I've sent an email off to Towtal (local-ish to me) and awaiting a response, but thought I'd ask on here too in case anyone has the answer.

I've got a 2010 Chausson Flash 03 (Transit based) and need to fit a towbar to it for towing a small trailer with a Citroen C1.

Payload is tight, but we'll be ok, so that's not an issue.

Although being 2010 and I don't need a type-approval, the simplest way is a type-approved towbar, but just wondering if anyone has fitted one to a Flash 03?

It has chassis extensions fitted as per the photos below.




























Also, I believe this to be the pre-installed electrics, but doesn't the MK7 Transit require the towing option to be turned on within the ECU?










Thanks in advance for any assistance!


----------



## 91502 (May 1, 2005)

Hi

Looking at the chassis extensions and having seen tow bars fitted to similar setups they will need to be strengthened considerably which puts a massive amount of weight on your rear axel.

On top of this you have the nose weight of your trailer which will be unto another 50kg.

You say that you are close to your limit, how close?
Do you have enough spare for another 100-200kg on the rear axel?

There are a lot of MH's out there that simply cannot fit a usable tow bar and still be legal.

James


----------



## craigrogers (Oct 30, 2011)

We tend to travel light so our Payload of 612kg is not used much.

It's 3500kg Max-Weight with a 4500kg Total-Train. The car and trailer is just over 1000kg.

Some people mistakenly think that towing capacity is the Total-Train - Max-Weight so in this case 1000kg.

However, the Kerb-Weight is 2888kgs, where the 612kg of Payload comes from. The total permissible is Total-Train - Kerb-Weight.

Therefore, Total-Train = Kerb-Weight + anything else on top.

In other words, as long as the vehicle is not over 3500kg AND the Total-Train is not over 4500kg, then it's legal. 

Therefore, 4500-2888 is 1612kg of total weight allowed to carry/pull. So providing that when towing, we are carefull what is onboard, we should be fine. It may mean that we have to travel without the water tank filled full.

Also, being French, I believe the kerb-weight includes one person (yet to get that confirmed).

So, we are running close, but should be fine if careful with packing.

I know then there is the front and rear weighting to be concerned about, but this is looking fine too. I will be getting some sound advice from other places too.

Thanks for the feedback!


----------



## 91502 (May 1, 2005)

Is 2888kg your actual weight on a weigh bridge or the manufacturers stated weight? These are usually not anywhere near. 

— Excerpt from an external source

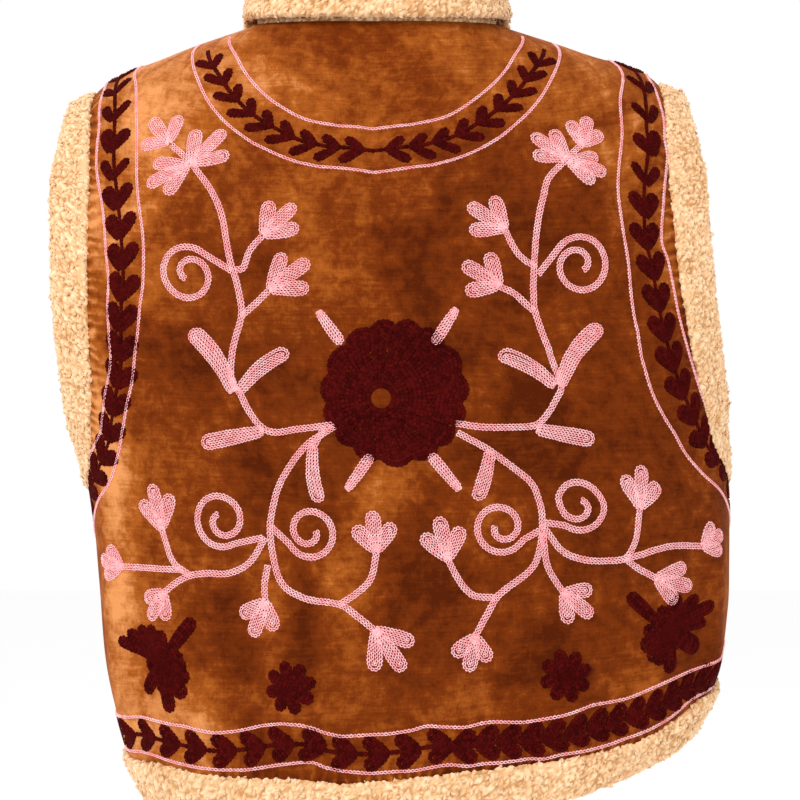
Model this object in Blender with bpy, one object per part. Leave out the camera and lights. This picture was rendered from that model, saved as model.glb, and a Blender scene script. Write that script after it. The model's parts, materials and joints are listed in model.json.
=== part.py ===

You also need to remember you can be under 3500 but still overweight on one axel. 

James


----------



## craigrogers (Oct 30, 2011)

Hi James,

Thanks for the replies, as mentioned, the weight stuff is in hand. I won't be towing overweight will make sure of that. 

The 2888 is the listed weight, however, that weight is not that important, what is important is our usual touring weight. We are going to a weighbridge on our next outing to find out what out usual weight is when we are loaded up for a trip. We can then work from that.

I'm more after anyone with a Chausson Flash 03 that has fitted a tow bar to see if they've had any fitting issues.


----------